# Mini season madness



## Gramps

Careful around them jetties  Save a few for me though will ya?


----------



## firecat1981

Get them locally or did you do some traveling?


----------



## out-cast

How was the vis? 8'-15' depth?


----------



## cutrunner

Got em right outta stlucie inlet. (pecks lake) bout 8'-15' deep. Probably 20 feet viz. I was murky the first two feet then really clear near bottom, and cold


----------



## cutrunner

Coulda got more if we had tanks or a hookah, but freediving is more rewarding, or at least thats what im telling myself ;D


----------



## EER

Got Butter? those are my kind of bugs.


----------



## logandorn96

Never been lobstering.. looks fun. and who doesnt love some good ol lobster tail


----------



## tom_in_orl

Nice bugs. You did better than ChasinTail and me. We got skunked :-[


----------



## cutrunner

Tom in orl: hey it happens..
Today i was at a marina workin on another boat, the guys in the rack next to us (huge intrepid) had like 8 guys, 16 nitrox tanks and only got 3 lobster haha


----------



## tom_in_orl

I am assuming you guys went out of the stuart area. We were up in Ft. Pierce. The visibility sucked. I was free diving for about an hour while some took their kid for a dive with my equipment. The only way if could even find the ledges was by moving a buoy with a weight on the bottom each time I went down. With out the marker it was impossible. Very impressive that you guys did that well free diving.


----------



## jsnipes

i nearly went both days out of vero/ft pierce and vis looked to be about '3 tops. maybe ill go out when season opens if the vis clears up a little. no fun trying to free dive in that mess


----------



## cutrunner

Hmm for me the vis wasnt good every time ive ever tried ft pierce. We woulda stayed all day and got more but i had to go to work at 12.  oh well, when full season opens i'll be on them like stink on ish. Cuz that dinner was too tasty


----------



## Brett

Don'cha wish you were in the Keys where the water is warm and clear? :-?

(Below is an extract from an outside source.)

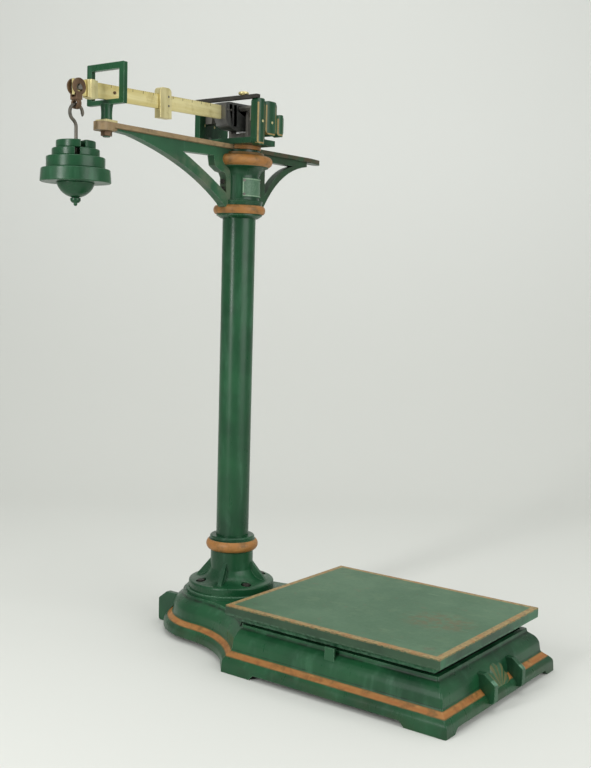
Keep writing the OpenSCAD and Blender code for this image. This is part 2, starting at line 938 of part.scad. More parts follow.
module stand_screws() {
    color(brass)
        head() {
            for (x = [-1, 1])
                translate([x * stand_screw_x, 0, stand_screw_low]) {
                    cylinder(r = stand_screw_r, h = foot_bar[1] - stand_screw_low);
                    translate([0, 0, foot_bar[1] - stand_screw_low]) cylinder(r = 4.5, h = 2.5);
                }
            both_cheeks()
                for (p = cheek_screws_at)
                    translate([cheek_x[0] + 0.5, p[0], p[1]])
                        rotate([0, 90, 0])
                            cylinder(r = stand_screw_r, h = cheek_x[1] + flute_out - cheek_x[0]);
        }
}

module tie_bar() {
    color(green)
        head()
            difference() {
                box([-cheek_x[1], cheek_x[1]], [stand_y[0], stand_y[0] + 10],
                    [lobes[0][3], lobes[0][3] + 7]);
                translate([tie_knob_x, stand_y[0] + 5, lobes[0][3] + 1])
                    cylinder(r = 3 + fit_gap, h = 10);
            }
}

tie_knob_x = 40;
module tie_knob() {
    color(brass)
        head()
            translate([tie_knob_x, stand_y[0] + 5, lobes[0][3] + 7]) {
                translate([0, 0, -5]) cylinder(r = 3, h = 6);
                rotate_extrude()
                    polygon(concat([[0, 0], [6, 0], [6, 1]], arc(7, 3.5, 3, -50, 90, 6), [[0, 6.5]]));
            }
}

// Vee steels on the inner faces of the cheeks
module fulcrum_bearings() {
    color(steel)
        head()
            both_cheeks()
                translate([0, fulcrum_y, fulcrum_z])
                    along_x(cheek_x[0] - 8, 16) vee_section(10, 20);
}

// Steelyard, drawn level with the fulcrum edge at its origin and hung at its idle tilt
module on_beam() {
    head() translate([0, fulcrum_y, fulcrum_z]) rotate([rest_tilt, 0, 0]) children();
}

butt_y = [-41, 52];
butt_half = 15;
tenon_y = -22;
bar_end = -beam_reach - 7;
fulcrum_half = 58;
load_knife_half = 27;
tip_knife_half = 10;
collar_y = [-beam_reach + 19, -beam_reach + 41];
pin_y = 81 - beam_reach;
pin_r = 2.5;

module bar_solid(grow) {
    box([-bar_t / 2 - grow, bar_t / 2 + grow], [bar_end, tenon_y], [-bar_low - grow, bar_high + grow]);
}

module across(y, half, way) {
    translate([0, y, 0]) along_x(0, 2 * half) knife_section(way);
}

module beam_bar() {
    color(brass)
        on_beam()
            difference() {
                bar_solid(0);
                across(-beam_reach, tip_knife_half, 1);
                translate([0, pin_y, -4]) rotate([0, 90, 0])
                    cylinder(r = pin_r + fit_gap, h = 40, center = true);
                for (y = butt_rivets_y)
                    translate([0, y, 0]) rotate([0, 90, 0])
                        cylinder(r = rivet_r + 0.4 + fit_gap, h = 60, center = true);
            }
}

butt_rivets_y = [-35, -27];
rib_t = 4;
module beam_butt() {
    outline = concat(
        [[butt_y[0], 12], [butt_y[0], -16]],
        bend([butt_y[0], -16], [-34, -35], [-12, -35], 6),
        [[38, -35]],
        bend([38, -35], [butt_y[1], -33], [butt_y[1], -16], 5),
        [[butt_y[1], 4]],
        bend([butt_y[1], 4], [butt_y[1], 15], [38, 15], 5),
        [[-30, 15]]
    );
    color(iron)
        on_beam()
            difference() {
                union() {
                    along_x(0, 2 * butt_half - 2) polygon(outline);
                    for (y = [-33, -20, -7, 35])
                        box([-butt_half, butt_half], [y - rib_t / 2, y + rib_t / 2], [-29, 11]);
                }
                bar_solid(0);
                across(0, fulcrum_half, -1);
                across(load_arm, load_knife_half, 1);
                for (y = butt_rivets_y)
                    translate([0, y, 0]) rotate([0, 90, 0])
                        cylinder(r = rivet_r + 0.4 + fit_gap, h = 60, center = true);
            }
}

module butt_rivets() {
    color(bronze)
        on_beam()
            for (y = butt_rivets_y)
                translate([0, y, 0])
                    rotate([0, 90, 0])
                        cylinder(r = rivet_r + 0.4, h = 2 * butt_half + 2, center = true);
}

module fulcrum_knife() {
    color(steel) on_beam() across(0, fulcrum_half, -1);
}

module load_knife() {
    color(steel) on_beam() across(load_arm, load_knife_half, 1);
}

module tip_knife() {
    color(steel) on_beam() across(-beam_reach, tip_knife_half, 1);
}

module beam_collar() {
    color(brass)
        on_beam()
            difference() {
                union() {
                    box([-6.5, 6.5], collar_y, [-bar_low - 2, bar_high + 2]);
                    box([-7.5, 7.5], [collar_y[0] + 6, collar_y[1] - 6], [-bar_low - 3, bar_high + 3]);
                }
                bar_solid(0);
            }
}

module collar_pin() {
    color(bronze)
        on_beam()
            translate([0, pin_y, -4]) rotate([0, 90, 0]) cylinder(r = pin_r, h = 11, center = true);
}

// Sliding poise with its clamp screws
poise_y = [-209, -180];
poise_half = 7;
poise_z = [-33, 20];
poise_gap = 0.35;
poise_screw_r = 2;
poise_screws_at = [[-187, 5], [-187, -11]];

module poise() {
    corner = 8;
    color(brass)
        on_beam()
            difference() {
                along_x(0, 2 * poise_half)
                    union() {
                        translate([poise_y[0], poise_z[0]])
                            square([poise_y[1] - poise_y[0], poise_z[1] - poise_z[0] - corner]);
                        translate([poise_y[0] + corner, poise_z[0]])
                            square([poise_y[1] - poise_y[0] - 2 * corner, poise_z[1] - poise_z[0]]);
                        for (y = [poise_y[0] + corner, poise_y[1] - corner])
                            translate([y, poise_z[1] - corner]) circle(r = corner);
                    }
                box([-bar_t / 2 - poise_gap, bar_t / 2 + poise_gap], [poise_y[0] - 1, poise_y[1] + 1],
                    [-bar_low - poise_gap, bar_high + poise_gap]);
                for (p = poise_screws_at)
                    translate([poise_half - 2.5, p[0], p[1]]) rotate([0, 90, 0])
                        cylinder(r = poise_screw_r + fit_gap, h = 9);
            }
}

module poise_screws() {
    color(steel)
        on_beam()
            for (p = poise_screws_at)
                translate([poise_half - 2.5, p[0], p[1]]) rotate([0, 90, 0])
                    cylinder(r = poise_screw_r, h = 2.3);
}

// Shackle, hook, cup and slotted weights below the tip knife
tip_y = fulcrum_y - beam_reach * cos(rest_tilt);
tip_z = fulcrum_z - beam_reach * sin(rest_tilt);
shackle_r = 13.5;
shackle_drop = 4;
shackle_cheek = [5, 8];
wire_r = 2.8;
hook_r = 13.5;
hook_z = tip_z - 45.6;
eye_hole_r = 5;
eye_r = 9;
eye_half = 3.5;
eye_z = hook_z + hook_r - wire_r - 0.9 + eye_hole_r;
stack_top = -38;
cup_top = -105.3;
cup_r = 31;
cup_depth = 24;
finial_top = cup_top - cup_depth;

module shackle() {
    bridge = [eye_z + eye_hole_r + 0.7, eye_z + eye_r + 1];
    color(bronze)
        head()
            translate([0, tip_y, 0]) {
                for (side = [-1, 1])
                    along_x(side * (shackle_cheek[0] + shackle_cheek[1]) / 2,
                        shackle_cheek[1] - shackle_cheek[0])
                        difference() {
                            union() {
                                translate([0, tip_z - shackle_drop]) circle(r = shackle_r);
                                translate([-6, bridge[0]]) square([12, tip_z - bridge[0]]);
                            }
                            translate([0, tip_z + air - 6.5]) circle(r = 6.5);
                        }
                box([-shackle_cheek[1], shackle_cheek[1]], [-6, 6], bridge);
                along_y(0, 2 * eye_half)
                    difference() {
                        translate([0, eye_z]) circle(r = eye_r);
                        translate([0, eye_z]) circle(r = eye_hole_r);
                    }
            }
}

// Round wire bent in the Y-Z plane from one angle to another
module wire_bend(y, z, from, to) {
    translate([0, y, z])
        rotate([90, 0, 90])
            rotate([0, 0, from])
                rotate_extrude(angle = to - from, $fn = 96)
                    translate([hook_r, 0]) circle(r = wire_r);
}

module hanger_hook() {
    tip_angle = -17;
    turn = 60;
    bead = wire_r + 0.3;
    shy = 1;
    shank_top = hook_z - 2 * hook_r * sin(turn);
    joint = [tip_y - hook_r * cos(turn), hook_z - hook_r * sin(turn)];
    color(iron)
        head() {
            wire_bend(tip_y, hook_z, tip_angle, 180 + turn - shy);
            wire_bend(tip_y - hook_r, shank_top, shy, turn - shy);
            translate([0, joint[0], joint[1]]) sphere(r = bead);
            translate([0, tip_y, shank_top]) sphere(r = bead);
            translate([0, tip_y + hook_r * cos(tip_angle), hook_z + hook_r * sin(tip_angle)])
                sphere(r = bead);
            translate([0, tip_y, cup_top - 15]) cylinder(r = wire_r, h = shank_top - cup_top + 14.5);
        }
}

module hanger_cup() {
    bowl_r = (cup_r * cup_r + cup_depth * cup_depth) / (2 * cup_depth);
    bowl_z = finial_top + bowl_r;
    from = -acos(cup_r / bowl_r);
    color(green)
        head()
            translate([0, tip_y, 0])
                difference() {
                    rotate_extrude($fn = 128)
                        polygon(concat(
                            [[0, cup_top]],
                            arc(0, bowl_z, bowl_r, from, -80, 12),
                            [[0, finial_top + 0.5]]
                        ));
                    translate([0, 0, cup_top - 16]) cylinder(r = wire_r + fit_gap, h = 20);
                }
}

module hanger_finial() {
    color(green)
        head()
            translate([0, tip_y, finial_top])
                rotate_extrude()
                    polygon(concat(
                        [[0, 0.45], [5.5, 0.45], [8.5, -0.5], [8.5, -4]],
                        bend([8.5, -4], [7, -8], [3.5, -8.5], 5),
                        arc(0, -10, 3.2, 20, -90, 8)
                    ));
}

slot_half = 4.2;
edge_r = 2;

// Turned disc from z0 up to z1 with a slot from the middle out through the rim
module slotted_weight(low_r, high_r, z0, z1, slot_angle) {
    color(green)
        head()
            translate([0, tip_y, 0])
                difference() {
                    rotate_extrude($fn = 128)
                        polygon(concat(
                            [[0, z0]],
                            arc(low_r - edge_r, z0 + edge_r, edge_r, -90, 0, 4),
                            arc(high_r - edge_r, z1 - edge_r, edge_r, 0, 90, 4),
                            [[0, z1]]
                        ));
                    translate([0, 0, z0 - 1]) cylinder(r = slot_half + 0.6, h = z1 - z0 + 2);
                    rotate([0, 0, slot_angle])
                        translate([0, -slot_half, z0 - 1])
                            cube([2 * low_r, 2 * slot_half, z1 - z0 + 2]);
                }
}

weight_z = [cup_top, -83, -64, -51, stack_top];

module weight_1() {
    slotted_weight(weight_1_r, weight_1_r, weight_z[3] + air, weight_z[4], -20);
}

module weight_2() {
    slotted_weight(weight_2_r, weight_2_r, weight_z[2] + air, weight_z[3], -38);
}

module weight_3() {
    slotted_weight(weight_3_r, weight_3_r, weight_z[1] + air, weight_z[2], 130);
}

module weight_4() {
    slotted_weight(weight_4_r, weight_4_r - 1.5, weight_z[0] + air, weight_z[1], 150);
}

base_casting();
platform_plate();
platform_frame();
platform_bearings();
base_bearings_front();
base_bearings_rear();
long_lever();
long_lever_fulcrum_knives();
long_lever_load_knives();
long_lever_nose_knife();
long_lever_link_knife();
short_lever();
short_lever_fulcrum_knives();
short_lever_load_knives();
short_lever_nose_knife();
lever_link();
lower_stirrup();
draw_rod();
rod_nuts();
upper_stirrup();
column_foot();
foot_bolts();
column_tube();
capital();
blank_plate();
plate_rivets();
left_bracket();
right_bracket();
bracket_bolts();
trig_loop();
stem_block();
trig_nut();
beam_stand();
stand_screws();
tie_bar();
tie_knob();
fulcrum_bearings();
beam_bar();
beam_butt();
butt_rivets();
fulcrum_knife();
load_knife();
tip_knife();
beam_collar();
collar_pin();
poise();
poise_screws();
shackle();
hanger_hook();
hanger_cup();
hanger_finial();
weight_1();
weight_2();
weight_3();
weight_4();
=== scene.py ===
import json
import math

import bmesh
import bpy
from mathutils import Matrix, Vector

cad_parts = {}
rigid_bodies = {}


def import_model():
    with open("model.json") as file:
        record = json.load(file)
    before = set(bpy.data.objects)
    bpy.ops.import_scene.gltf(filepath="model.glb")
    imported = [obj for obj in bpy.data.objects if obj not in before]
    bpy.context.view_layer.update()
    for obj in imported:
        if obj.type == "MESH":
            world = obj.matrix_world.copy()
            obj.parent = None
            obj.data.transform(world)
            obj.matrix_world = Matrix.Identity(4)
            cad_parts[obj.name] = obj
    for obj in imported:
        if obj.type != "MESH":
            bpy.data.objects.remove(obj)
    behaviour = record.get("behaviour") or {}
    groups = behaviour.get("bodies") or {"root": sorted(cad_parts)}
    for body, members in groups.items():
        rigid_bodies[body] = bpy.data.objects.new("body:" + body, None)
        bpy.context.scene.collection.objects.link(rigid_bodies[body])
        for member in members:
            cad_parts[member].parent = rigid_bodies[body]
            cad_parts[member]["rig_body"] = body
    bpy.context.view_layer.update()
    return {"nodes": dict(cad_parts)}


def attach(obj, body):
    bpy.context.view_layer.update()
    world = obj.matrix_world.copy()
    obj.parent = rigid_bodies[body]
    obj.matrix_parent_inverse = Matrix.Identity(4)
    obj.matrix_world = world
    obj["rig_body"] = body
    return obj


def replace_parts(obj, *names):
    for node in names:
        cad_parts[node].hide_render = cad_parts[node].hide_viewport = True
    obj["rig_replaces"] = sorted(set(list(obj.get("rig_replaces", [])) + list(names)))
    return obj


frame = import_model()

MM = 0.001

# Main heights and reaches of the scale, in millimetres
ARM_TOP = 950
TIP_Y = -417.86
BASE_FRONT = 603
BASE_HALF = 203
NECK_HALF = 134
FLARE_X = 3
FLARE_R = 190
PLATE_LEFT = 140
PLATE_RIGHT = 576
PLATE_HALF = 183
PLATE_TOP = 116
ROD_HOLE_R = 16
FOOT_RING = (162.5, 183.5)
LOWER_RING = (ARM_TOP - 130.5, ARM_TOP - 112.5)
UPPER_RING = (ARM_TOP - 39, ARM_TOP - 18)
NECK_GROOVE = (ARM_TOP - 17.5, ARM_TOP - 12.5)
BAND = (27.5, 36)
LUG_Y = 52
STAND_LOBES = ((-48, -22, -4, 81), (-23, 13, 15, 79), (12, 35, 17, 58))
CAMERA_TURN = 36.612
CAMERA_TILT = 5.323
CAMERA_ROLL = 1.55


# Shader maths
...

Where the bugs roam wild and free until they bump into a few of my family out diving... 








[/img]


----------



## cutrunner

i'll b there opening of regular season.


----------



## Brett

Depending on where you are in the Keys, don't forget the spears... [smiley=happy.gif]










According to my nephew, the "Mickey Mouse" trick still works. ;D


----------



## cutrunner

Mickey mouse?


----------



## tom_in_orl

> Don'cha wish you were in the Keys where the water is warm and clear? :-?
> 
> Where the bugs roam wild and free until they bump into a few of my family out diving...
> 
> 
> 
> 
> 
> 
> 
> 
> [/img]


Congrats on a nice catch!

I would rather avoid the keys during mini season. Too many yahoos out there for my tastes. The allure of Fort Pierce is the opportunity to get big bugs. One of these days I will get into the 8 - 10 pounders......


----------



## Brett

Cut-runner...Mickey Mouse is a "bringback," enjoy  

http://www.microskiff.com/cgi-bin/yabb2/YaBB.pl?num=1220494929/67#67

I hear you Tom, it really is a zoo during mini-season.
I prefer August and September down there for bugging.


----------



## cutrunner

Ooo i get it!! Funny thing is i do that while spearfishing, i just figured they could see the look of "im gonna kill you" in my eyes. I fount if i dont give them that look they are more relaxed. Also i had no idea you were such a wild man in a 13 whaler. Or what happened to deerfly


----------



## HighSide25

tom, to add salt in the wound, it was top to bottom out of ft pierce saturday/sunday :.

soon as i get back from the ATL I will hit you up, because i have NEVER been skunked lobstering, we WILL get sweet revenge!


----------



## cutrunner

Yea, it was crystal clear in the stlucie yesterday, but i snorkeled around, speared a couple snapper real quick by the mangroves while we were at the sandbar


----------